If Hillary Clinton is the best and brightest that the political Left can throw up, we're about to enter the promised land. Hillary Clinton is no Franklin Roosevelt. She is no Lyndon Johnson. They did not keep changing their hairstyles in a never-ending quest to reflect their true identities. There is no collection of Google images for their hairstyles. There is for Mrs. Clinton. Click here.
THE DIGITAL GAP
The American public really doesn't care very much about the NSA and its computer systems. The American public is correct in its assessment. The NSA has powerful computers, but Moore's law operates in the microcomputer world at a faster rate than in the world of supercomputers. Yes, supercomputers get ever more powerful. But in terms of total computing power, microcomputers, when coordinated through the Internet, vastly outpace anything the government has or will ever have. No committee with a supercomputer can match the knowledge of the decentralized social order. The World Wide Web makes available decentralized knowledge together as never before.

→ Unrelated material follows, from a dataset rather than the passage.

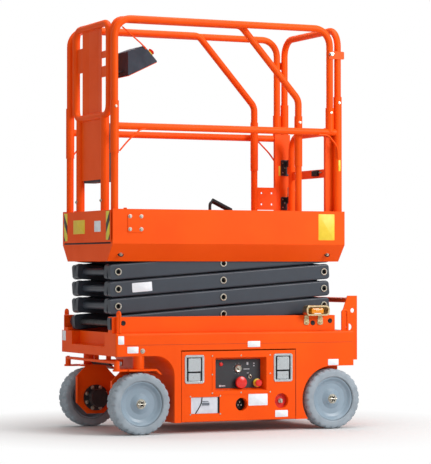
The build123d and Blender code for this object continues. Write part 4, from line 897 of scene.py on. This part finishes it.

Metcalfe's law is dominant. Wikipedia summarizes.
Metcalfe's law states that the value of a telecommunications network is proportional to the square of the number of connected users of the system (n2). First formulated in this form by George Gilder in 1993, and attributed to Robert Metcalfe in regard to Ethernet, Metcalfe's law was originally presented, circa 1980, not in terms of users, but rather of "compatible communicating devices" (for example, fax machines, telephones, etc). Only more recently with the launch of the Internet did this law carry over to users and networks as its original intent was to describe Ethernet purchases and connections.
The gap between what the government has in supercomputers and what the public has in smartphones grows larger every day. It will continue to grow larger. Moore's law favors the little guy. Moore's law, which says that chip capacity increases twofold every year or so, guarantees that the federal government will always fall behind. Metcalfe's law puts Moore's law on steroids.
It doesn't matter what the NSA does. What matters is what the IRS does. The IRS operates computers that are incredibly old. They do function, and eventually you get caught. The technology of surveillance that the government can use against any individual does increase, but what increases even faster are Western governments' debts. This is going to break the hammerlocks of the Grover Dills of the world.
The federal government's debt is now becoming exponential. The IRS is ponderous. By the time the IRS collects from a taxpayer who is cheating, the debt has multiplied. The time lag is now too great to be overcome by the IRS. The next recession will widen this time gap between the federal government's outgo and income.
The elephant cannot stomp the ants into oblivion. The ants can fight back. They do fight back. The federal government has not increased the percentage of GDP it extracts in taxes since 1945. The lenders supply the missing funds. This will not go on much longer. Then the Federal Reserve System will have to fish or cut bait. I think it will cut bait. It will not adopt hyperinflation. It will finally say to the Treasury: "You're on your own."
CONCLUSION
We have entered the world of Van Vogt, not Orwell. I think we entered it back around 1996, when the World Wide Web began to take root in the Internet.
We are not going to see another Scut Farkas. Mao was the last of them. He got his start in the 1920's. There will only be Scut Farkas wannabes: Grover Dills with pretensions.
My favorite scene in The Christmas Story is when Ralphie finally loses self-control. Enraged by Farkas's tauntings, he attacks him, knocks him to the ground, and begins pounding him mercilessly, all the while spewing out a stream of expletives that he got from the Old Man. That was the day of reckoning for Scut Farkas. It was also the day of reckoning for Grover Dill. Dill did not come to the aid of Farkas. He knew better. Grover Dills prefer safety to courage. Risk accompanies courage.
If you want the symbolism of the day of reckoning in modern politics, think "Nicolae Ceausescu."
A group of Grover Dills shot his eye out. On Christmas.